Bu hedef doğrultusunda, sonraki nesillere bütünleşmiş, kalkınmış ve her alanda kardeşlik bağları güçlenmiş bir Türk dünyası bırakmak hayati öneme sahiptir.

Türk devlet Teşkilatımızın kuruluşuna şahit olduğumuz bu günlerde geçmişte Türk birliğinin oluşması için büyük fikir ve siyasi mücadele veren başta İsmail Gaspıralı olmak üzere, Ziya Gökalp’ı, Yusuf Akçura’yı, Ahmed Cevad’ı buradan ismini sayamadığım birçok fikir adamını rahmet ve minnetle anıyorum.

Yine;

Ömrünü Türk Milletine ve Türk Birliği’ne adayan başbuğumuz Alparslan Türkeş beyi rahmet ve minnetle anıyorum.

Milliyetçi Hareket Partisi Genel Başkanımız Dr. Devlet Bahçeli beyi de Türk Birliği’ne yaptığı büyük katkılardan dolayı şükranlarımı sunuyorum. 

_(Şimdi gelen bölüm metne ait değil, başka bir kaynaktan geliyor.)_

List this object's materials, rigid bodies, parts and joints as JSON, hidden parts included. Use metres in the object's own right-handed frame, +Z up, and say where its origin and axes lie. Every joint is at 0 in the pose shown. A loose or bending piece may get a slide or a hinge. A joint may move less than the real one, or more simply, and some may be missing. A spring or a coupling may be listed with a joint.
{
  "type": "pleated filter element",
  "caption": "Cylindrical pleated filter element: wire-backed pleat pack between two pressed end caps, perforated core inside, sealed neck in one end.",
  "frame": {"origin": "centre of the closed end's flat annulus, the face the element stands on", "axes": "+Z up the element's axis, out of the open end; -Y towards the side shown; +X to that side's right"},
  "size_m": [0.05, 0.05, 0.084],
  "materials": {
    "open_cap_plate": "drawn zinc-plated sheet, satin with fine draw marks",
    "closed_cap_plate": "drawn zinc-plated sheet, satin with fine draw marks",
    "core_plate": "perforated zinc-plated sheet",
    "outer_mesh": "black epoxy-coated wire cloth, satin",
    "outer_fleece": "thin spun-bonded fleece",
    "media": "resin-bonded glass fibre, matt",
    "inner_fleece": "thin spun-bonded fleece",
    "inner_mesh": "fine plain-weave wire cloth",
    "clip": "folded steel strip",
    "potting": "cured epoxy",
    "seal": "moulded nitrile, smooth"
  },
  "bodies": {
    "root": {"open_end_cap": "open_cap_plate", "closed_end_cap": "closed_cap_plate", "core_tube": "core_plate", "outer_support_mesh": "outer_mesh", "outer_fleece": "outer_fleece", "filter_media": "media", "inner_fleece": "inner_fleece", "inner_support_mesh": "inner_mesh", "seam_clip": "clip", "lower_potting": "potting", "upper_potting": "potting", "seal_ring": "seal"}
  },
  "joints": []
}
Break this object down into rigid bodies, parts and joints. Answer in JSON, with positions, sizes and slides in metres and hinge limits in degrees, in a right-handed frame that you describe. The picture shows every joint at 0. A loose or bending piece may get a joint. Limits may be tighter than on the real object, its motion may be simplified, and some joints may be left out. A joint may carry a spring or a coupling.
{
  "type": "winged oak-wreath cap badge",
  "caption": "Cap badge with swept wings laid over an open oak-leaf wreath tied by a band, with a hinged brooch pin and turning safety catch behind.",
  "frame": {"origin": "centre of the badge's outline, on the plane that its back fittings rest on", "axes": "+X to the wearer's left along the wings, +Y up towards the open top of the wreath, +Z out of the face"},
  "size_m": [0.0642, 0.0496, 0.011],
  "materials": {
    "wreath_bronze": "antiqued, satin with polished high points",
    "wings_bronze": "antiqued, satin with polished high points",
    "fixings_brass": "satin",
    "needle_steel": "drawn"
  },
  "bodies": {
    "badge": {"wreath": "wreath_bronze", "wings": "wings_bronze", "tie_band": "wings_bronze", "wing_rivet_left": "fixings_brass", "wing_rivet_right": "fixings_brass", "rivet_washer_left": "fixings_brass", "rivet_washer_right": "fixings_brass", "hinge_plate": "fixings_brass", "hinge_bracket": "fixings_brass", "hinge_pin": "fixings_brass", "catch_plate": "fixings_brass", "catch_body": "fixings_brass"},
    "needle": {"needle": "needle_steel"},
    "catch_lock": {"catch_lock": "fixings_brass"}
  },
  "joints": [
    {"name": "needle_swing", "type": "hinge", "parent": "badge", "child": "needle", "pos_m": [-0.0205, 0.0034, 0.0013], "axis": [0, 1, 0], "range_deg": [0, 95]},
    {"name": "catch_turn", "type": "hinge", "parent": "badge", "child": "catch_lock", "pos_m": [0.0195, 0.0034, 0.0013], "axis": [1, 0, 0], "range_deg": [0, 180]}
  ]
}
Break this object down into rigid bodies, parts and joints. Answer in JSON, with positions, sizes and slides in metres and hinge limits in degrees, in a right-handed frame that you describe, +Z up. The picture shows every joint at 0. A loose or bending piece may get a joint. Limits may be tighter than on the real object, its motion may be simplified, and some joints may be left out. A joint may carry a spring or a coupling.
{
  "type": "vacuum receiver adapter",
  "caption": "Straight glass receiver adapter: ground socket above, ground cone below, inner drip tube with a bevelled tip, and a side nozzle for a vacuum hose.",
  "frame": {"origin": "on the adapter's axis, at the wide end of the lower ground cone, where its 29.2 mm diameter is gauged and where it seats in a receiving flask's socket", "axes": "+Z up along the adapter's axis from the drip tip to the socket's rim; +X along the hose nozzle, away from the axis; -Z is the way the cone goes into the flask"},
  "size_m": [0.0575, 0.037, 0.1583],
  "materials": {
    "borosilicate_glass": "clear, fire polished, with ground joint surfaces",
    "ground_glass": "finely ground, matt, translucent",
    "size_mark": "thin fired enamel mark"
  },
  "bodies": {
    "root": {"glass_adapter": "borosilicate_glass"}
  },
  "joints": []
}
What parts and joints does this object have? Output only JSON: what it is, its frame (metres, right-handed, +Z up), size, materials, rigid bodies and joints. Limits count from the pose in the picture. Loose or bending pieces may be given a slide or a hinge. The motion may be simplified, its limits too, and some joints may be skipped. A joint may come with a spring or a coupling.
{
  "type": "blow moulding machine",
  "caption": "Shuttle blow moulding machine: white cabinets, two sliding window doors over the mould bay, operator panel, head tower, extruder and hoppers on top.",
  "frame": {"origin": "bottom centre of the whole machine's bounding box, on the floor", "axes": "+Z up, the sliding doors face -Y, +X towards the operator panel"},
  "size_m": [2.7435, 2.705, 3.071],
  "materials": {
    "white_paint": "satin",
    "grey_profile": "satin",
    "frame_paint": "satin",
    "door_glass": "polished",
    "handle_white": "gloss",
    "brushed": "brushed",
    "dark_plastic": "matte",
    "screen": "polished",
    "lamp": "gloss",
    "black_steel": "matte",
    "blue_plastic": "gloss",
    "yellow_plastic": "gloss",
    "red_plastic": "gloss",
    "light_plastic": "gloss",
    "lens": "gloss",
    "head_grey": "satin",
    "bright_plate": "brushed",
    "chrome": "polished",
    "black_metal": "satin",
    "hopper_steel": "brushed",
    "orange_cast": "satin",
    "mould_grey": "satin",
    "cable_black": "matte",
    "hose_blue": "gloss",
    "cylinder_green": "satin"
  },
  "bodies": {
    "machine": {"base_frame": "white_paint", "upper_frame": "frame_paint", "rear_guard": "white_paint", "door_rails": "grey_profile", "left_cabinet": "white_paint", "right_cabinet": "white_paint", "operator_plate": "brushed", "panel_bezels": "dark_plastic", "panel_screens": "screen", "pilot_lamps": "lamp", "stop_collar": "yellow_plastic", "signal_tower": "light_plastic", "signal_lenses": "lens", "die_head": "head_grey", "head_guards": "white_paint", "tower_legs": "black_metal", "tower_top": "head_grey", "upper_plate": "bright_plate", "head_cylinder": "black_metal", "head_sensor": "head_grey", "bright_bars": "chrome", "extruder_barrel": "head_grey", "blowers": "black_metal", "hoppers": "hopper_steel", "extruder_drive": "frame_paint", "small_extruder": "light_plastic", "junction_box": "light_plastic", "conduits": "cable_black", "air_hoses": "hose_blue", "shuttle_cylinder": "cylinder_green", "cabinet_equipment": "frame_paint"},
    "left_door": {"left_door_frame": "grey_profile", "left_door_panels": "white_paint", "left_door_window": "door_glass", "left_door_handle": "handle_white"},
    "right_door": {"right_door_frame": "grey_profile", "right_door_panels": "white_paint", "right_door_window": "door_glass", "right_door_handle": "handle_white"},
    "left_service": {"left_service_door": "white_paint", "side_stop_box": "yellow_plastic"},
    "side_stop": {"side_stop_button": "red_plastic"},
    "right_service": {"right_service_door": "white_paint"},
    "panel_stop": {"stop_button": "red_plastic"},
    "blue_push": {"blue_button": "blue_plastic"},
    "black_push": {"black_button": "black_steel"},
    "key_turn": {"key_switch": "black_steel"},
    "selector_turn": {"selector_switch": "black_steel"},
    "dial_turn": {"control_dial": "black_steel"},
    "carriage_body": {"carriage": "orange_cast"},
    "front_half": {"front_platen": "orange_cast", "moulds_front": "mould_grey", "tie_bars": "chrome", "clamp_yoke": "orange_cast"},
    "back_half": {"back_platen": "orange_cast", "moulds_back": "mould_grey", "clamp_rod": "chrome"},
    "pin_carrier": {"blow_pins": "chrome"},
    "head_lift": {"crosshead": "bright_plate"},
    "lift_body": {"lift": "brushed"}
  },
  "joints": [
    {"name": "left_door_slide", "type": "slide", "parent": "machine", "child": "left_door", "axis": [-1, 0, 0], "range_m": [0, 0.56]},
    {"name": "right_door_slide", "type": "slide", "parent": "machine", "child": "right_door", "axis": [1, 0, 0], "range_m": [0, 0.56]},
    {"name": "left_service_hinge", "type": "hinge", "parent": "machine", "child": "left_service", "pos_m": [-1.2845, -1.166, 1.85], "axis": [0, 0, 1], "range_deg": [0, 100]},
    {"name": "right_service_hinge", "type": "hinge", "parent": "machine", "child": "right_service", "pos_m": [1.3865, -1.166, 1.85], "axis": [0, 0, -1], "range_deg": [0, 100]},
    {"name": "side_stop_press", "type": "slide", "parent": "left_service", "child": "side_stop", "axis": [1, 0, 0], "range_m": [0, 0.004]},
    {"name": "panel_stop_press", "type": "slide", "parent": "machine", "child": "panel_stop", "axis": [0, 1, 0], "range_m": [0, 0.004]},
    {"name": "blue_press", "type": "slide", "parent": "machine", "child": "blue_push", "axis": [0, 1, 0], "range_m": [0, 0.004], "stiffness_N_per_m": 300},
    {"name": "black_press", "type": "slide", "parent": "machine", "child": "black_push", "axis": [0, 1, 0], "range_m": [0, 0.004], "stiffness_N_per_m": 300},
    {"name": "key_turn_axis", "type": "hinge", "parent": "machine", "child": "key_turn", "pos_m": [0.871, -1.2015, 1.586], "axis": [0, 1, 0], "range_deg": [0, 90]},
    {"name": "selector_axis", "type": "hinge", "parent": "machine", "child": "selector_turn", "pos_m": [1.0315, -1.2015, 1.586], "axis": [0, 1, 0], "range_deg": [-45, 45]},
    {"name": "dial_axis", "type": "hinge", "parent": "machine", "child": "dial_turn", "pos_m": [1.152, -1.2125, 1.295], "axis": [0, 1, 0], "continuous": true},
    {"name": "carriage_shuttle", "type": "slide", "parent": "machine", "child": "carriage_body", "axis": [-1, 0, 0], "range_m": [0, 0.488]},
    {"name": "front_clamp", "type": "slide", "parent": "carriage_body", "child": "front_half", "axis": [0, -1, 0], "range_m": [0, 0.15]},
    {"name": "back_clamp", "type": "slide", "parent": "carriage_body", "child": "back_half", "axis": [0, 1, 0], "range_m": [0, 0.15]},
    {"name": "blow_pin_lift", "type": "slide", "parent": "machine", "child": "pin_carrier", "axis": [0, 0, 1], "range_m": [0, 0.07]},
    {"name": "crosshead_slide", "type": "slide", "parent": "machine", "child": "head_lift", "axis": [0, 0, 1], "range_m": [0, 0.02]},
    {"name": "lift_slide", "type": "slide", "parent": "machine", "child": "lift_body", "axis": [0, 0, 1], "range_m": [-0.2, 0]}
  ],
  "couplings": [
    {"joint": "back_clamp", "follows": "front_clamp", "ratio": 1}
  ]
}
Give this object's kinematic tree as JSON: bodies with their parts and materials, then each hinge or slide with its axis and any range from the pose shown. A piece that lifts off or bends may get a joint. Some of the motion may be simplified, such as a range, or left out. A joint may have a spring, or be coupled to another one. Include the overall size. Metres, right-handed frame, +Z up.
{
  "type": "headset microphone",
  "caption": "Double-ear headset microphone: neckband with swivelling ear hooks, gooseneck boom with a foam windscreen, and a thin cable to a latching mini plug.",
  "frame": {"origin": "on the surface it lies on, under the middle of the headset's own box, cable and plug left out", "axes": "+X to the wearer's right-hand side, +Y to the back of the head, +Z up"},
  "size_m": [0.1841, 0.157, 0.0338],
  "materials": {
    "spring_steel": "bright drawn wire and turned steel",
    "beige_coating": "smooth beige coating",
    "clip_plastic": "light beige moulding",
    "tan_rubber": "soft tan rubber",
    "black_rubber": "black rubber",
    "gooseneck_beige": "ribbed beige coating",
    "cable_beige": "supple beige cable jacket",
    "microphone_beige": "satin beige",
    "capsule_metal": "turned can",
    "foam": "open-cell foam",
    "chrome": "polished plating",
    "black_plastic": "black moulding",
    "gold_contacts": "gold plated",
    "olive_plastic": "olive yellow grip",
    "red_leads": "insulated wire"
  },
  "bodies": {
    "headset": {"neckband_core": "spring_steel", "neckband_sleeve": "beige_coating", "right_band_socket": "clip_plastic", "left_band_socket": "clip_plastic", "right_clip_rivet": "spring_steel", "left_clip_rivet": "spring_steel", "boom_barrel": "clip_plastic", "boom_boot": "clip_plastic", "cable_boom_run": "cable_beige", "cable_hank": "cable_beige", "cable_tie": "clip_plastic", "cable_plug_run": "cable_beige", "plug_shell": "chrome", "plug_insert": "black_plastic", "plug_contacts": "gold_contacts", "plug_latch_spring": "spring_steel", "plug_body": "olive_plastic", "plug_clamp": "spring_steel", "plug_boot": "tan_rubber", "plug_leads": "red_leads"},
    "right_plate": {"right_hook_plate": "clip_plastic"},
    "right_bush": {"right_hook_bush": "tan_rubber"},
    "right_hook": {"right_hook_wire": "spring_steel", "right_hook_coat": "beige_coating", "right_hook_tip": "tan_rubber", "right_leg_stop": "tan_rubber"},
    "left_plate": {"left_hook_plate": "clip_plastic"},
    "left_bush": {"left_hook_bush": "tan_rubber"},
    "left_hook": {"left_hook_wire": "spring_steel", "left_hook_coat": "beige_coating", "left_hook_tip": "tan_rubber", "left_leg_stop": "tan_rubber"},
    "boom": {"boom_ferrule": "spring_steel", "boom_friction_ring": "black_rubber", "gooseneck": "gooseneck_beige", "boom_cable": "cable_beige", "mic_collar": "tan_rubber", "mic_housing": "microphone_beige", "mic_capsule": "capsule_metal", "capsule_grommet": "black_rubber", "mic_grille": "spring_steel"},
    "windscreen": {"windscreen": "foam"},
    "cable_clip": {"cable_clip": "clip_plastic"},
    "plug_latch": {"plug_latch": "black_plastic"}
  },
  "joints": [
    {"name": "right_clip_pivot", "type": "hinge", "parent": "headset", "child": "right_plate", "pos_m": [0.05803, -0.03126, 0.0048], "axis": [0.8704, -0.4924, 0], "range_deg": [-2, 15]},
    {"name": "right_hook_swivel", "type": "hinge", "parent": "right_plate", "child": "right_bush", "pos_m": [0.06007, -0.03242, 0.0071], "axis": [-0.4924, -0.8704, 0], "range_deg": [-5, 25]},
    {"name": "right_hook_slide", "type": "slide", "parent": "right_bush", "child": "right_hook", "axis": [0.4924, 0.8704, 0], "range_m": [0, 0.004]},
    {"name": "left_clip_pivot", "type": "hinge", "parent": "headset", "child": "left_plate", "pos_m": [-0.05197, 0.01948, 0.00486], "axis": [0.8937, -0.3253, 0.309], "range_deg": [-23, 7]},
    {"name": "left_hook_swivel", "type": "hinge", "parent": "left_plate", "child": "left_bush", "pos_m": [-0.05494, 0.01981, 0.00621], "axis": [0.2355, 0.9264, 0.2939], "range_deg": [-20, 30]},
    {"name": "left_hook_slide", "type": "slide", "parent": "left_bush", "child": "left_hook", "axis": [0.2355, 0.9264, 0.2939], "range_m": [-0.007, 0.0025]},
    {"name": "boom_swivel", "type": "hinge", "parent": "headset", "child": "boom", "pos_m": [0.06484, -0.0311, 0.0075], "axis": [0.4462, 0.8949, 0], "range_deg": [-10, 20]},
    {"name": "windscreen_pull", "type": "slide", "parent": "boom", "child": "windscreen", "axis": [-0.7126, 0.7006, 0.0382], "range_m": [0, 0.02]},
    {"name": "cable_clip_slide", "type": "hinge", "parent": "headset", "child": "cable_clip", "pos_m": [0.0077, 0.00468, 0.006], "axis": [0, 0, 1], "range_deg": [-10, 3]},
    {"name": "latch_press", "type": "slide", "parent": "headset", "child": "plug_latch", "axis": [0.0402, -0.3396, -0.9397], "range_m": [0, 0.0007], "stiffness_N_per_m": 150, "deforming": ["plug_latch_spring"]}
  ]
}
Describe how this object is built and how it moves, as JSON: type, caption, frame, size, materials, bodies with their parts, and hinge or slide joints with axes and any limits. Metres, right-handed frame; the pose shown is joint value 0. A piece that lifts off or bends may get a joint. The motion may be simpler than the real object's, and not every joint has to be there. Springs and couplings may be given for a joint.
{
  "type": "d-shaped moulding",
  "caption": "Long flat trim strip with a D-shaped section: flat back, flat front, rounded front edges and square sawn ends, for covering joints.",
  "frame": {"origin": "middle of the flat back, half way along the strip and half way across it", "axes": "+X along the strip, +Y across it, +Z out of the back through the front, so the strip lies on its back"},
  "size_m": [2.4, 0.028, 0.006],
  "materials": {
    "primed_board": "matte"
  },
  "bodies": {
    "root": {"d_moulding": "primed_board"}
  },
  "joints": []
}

Bu değerli liderler, Türk milletinin birlik ve beraberliği için gösterdiği çabalar, her daim takdirle karşılanacaktır. 

Türk milletinin geleceğine ışık tutmuşlar ve millete hizmet etme yolunda önemli adımlar atmışlardır. 

Onların yaptıkları, Türk milliyetçiliğinin temel taşlarını oluşturmakta olup, bizlere de bu mirası yaşatma sorumluluğu yüklemektedir.

Gazi Mustafa Kemal Atatürk’ün öncülüğünde Türk Milleti Anadolu’da bağımsızlık mücadelesi verirken aynı dönemde Türkistan’da yaşayan Kazak Türk’ü Mağcan Cumabay’ın Anadolu’da kurtuluş mücadelesi veren Türk milletinin yaşadıklarını hissederek kaleme aldığı “Uzaktaki Kardeşime” şiirinden iki dörtlük okuyarak konuşmama son vermek istiyorum.

Uzakta ağır azap çeken kardeşim

Solmuş laleler gibi kuruyan kardeşim
Etrafını sarmış düşman ortasında
Göl gibi gözyaşı döken kardeşim

Alaca altın aşık atışmadık mı?
Tepişip bir döşekte yatışmadık mı?
Anamız olan Altay'ın ak sütünden
Beraber emip, beraber tadışmadık mı?

Diyor;
Gazi Meclisimizi ve ekranları başında bizleri izleyen aziz milletimizi saygılarımla selamlıyorum.”